Former Parks Commissioner Henry Stern, a Trust board member, asked if the Trust staff planned to have the PEP’s focus specifically on improving interactions with dog walkers and dog owners.

“The issue of dog walkers and dog owners should be treated as a category — not under two or three [general] categories,” offered Trip Dorkey, the board’s chairperson, further suggesting that there should be a “seminar” for the PEP’s devoted to dog walker issues.

Koth said dog issues are “a compendium of a few areas — including sensitivity training,” but did not say whether the officers would receive specialized training regarding canine concerns.

Madelyn Wils, another board member, recalled her own experience when a PEP had spoken to her “harshly” when her dog strayed onto a park lawn. “When someone barks out an order — I had that happen to me when I had a dog,” she said. “It was not appropriate.” PEP’s “should treat park users like their clients,” Wils said.

Joseph Rose, a City Planning Commission member, added that PEP’s should be trained not to be “overzealous about minor things.”

Julie Nadel, a Trust board member who heads the authority’s new committee on reviewing PEP behavior, said she’s confident there will be improvements.

“I expect things to be better — not perfect, but really good,” Nadel said.
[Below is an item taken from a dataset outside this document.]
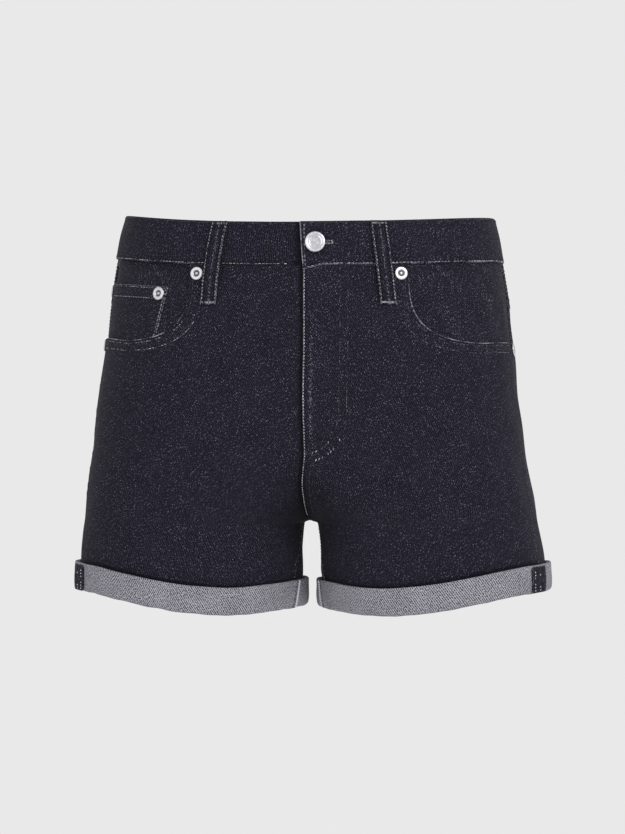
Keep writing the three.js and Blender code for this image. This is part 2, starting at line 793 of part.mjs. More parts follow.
for (const [name, side] of [['right', -1], ['left', 1]]) {
  const front = sheetOf(frontGrid(side));
  const back = sheetOf(backGrid(side));
  const yoke = sheetOf(yokeGrid(side));
  add(`front_${name}`, wall(cutSheet(front, (point) => -insideOutline(SCOOP, point)), 0, -PLY), CLOTH);
  add(`back_${name}`, wall(back, 0, -PLY), CLOTH);
  add(`yoke_${name}`, wall(yoke, 0, -PLY), CLOTH);

  let depth = PLY + SEAM_GAP;
  if (side < 0) {
    const coin = cutAll(front, coinPocketEdges());
    add('coin_pocket', wall(coin, -depth, -depth - LINING_PLY), CLOTH);
    depth += LINING_PLY + SEAM_GAP;
  }
  const facing = cutSheet(front, (point) => insideOutline(FACING, point));
  add(`pocket_facing_${name}`, wall(facing, -depth, -depth - LINING_PLY), CLOTH);
  depth += LINING_PLY + SEAM_GAP;
  const bag = cutSheet(front, (point) => insideOutline(BAG, point));
  add(`pocket_bag_${name}`, wall(bag, -depth, -depth - LINING_PLY), LINING);

  const patch = cutAll(back, backPocketEdges());
  add(`back_pocket_${name}`, wall(patch, SEAM_GAP + PLY, SEAM_GAP), CLOTH);
  add(`cuff_${name}`, cuff(side), REVERSE);
  add(`cuff_strip_${name}`, cuffStrip(side), CLOTH);
}

add('fly_zip', flyPiece(ZIP), LINING);
add('fly_shield', flyPiece(SHIELD), CLOTH);

for (const loop of LOOPS) {
  add(`belt_loop_${loop.name}`, beltLoop(loop), CLOTH);
}

const button = add('waist_button', turned(BUTTON_PROFILE), METAL);
const buttonZ = bandTop(Math.PI / 2) - BUTTON_DROP;
seat(button, frontPointAt(BUTTON_X, buttonZ), BAND_OUT + BAND_LAP_STEP + METAL_LIFT);

for (const { name, x, angle, z, layer } of RIVETS) {
  const side = Math.sign(x || angle);
  const at = x ? angleAtX(Math.abs(x), z, 1) : sideAngle(z) + degrees(Math.abs(angle));
  seat(add(`rivet_${name}`, turned(RIVET_PROFILE), METAL), clothPoint(side, at, z), layer + METAL_LIFT);
}

export default shorts;
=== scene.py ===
import math

import bpy
import numpy as np
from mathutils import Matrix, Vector


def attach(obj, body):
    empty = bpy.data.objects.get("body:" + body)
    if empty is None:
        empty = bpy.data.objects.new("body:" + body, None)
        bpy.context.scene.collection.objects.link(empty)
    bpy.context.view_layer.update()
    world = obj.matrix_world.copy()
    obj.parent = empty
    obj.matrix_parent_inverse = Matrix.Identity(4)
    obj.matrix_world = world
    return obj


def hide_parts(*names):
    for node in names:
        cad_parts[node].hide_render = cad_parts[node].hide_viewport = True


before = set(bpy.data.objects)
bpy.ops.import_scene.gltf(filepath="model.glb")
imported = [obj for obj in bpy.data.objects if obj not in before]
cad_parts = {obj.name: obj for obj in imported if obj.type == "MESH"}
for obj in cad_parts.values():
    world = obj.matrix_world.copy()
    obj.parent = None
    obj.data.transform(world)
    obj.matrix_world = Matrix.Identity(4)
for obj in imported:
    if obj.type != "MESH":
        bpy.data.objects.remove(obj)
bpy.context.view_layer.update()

# Denim shorts with turned-up cuffs, hollow and filled out as if worn. Sizes are in millimetres until a
# mesh is made. The front faces -Y, the wearer's left is +X, and the origin is in the waist opening.
MM = 0.001

# Cloth and seams
PLY = 1.2
LINING_PLY = 1.0
SEAM_GAP = 0.3
HALF_GAP = SEAM_GAP / 2
SEAM_TUCK = 1.4

# Heights of the main lines
SEAM_LEVEL = -38
CROTCH_LEVEL = -262.6
SIDE_AT_CROTCH = -269
HEM_OUTER = -321.6
HEM_INNER = -335.6

# How far the waist's edge and the band's seam leave those levels at the front and the back
WAIST_FRONT_DIP = 9.5
WAIST_BACK_RISE = 3
BAND_SEAM_FRONT_DIP = 8
BAND_SEAM_BACK_RISE = 2

# The hem sags between its inner and outer ends
HEM_FRONT_SAG = 9.2
HEM_BACK_SAG = 6.5
HEM_LOWEST = -0.29
HEM_SAG_REACH = {"outer": 1.1, "inner": 0.78}
HEM_SAG_POWER = 1.5
HEM_ALLOWANCE = 1.7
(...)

Speaking later, Chris Martin, the Trust’s spokesperson, said that any specific training relating to treatment of gay park users would be handled under general sensitivity training, which concerns dealing with people “from different beliefs and walks of life.” As to whether the PEP’s currently assigned to the park will receive the new training, Martin said they have already received sensitivity training.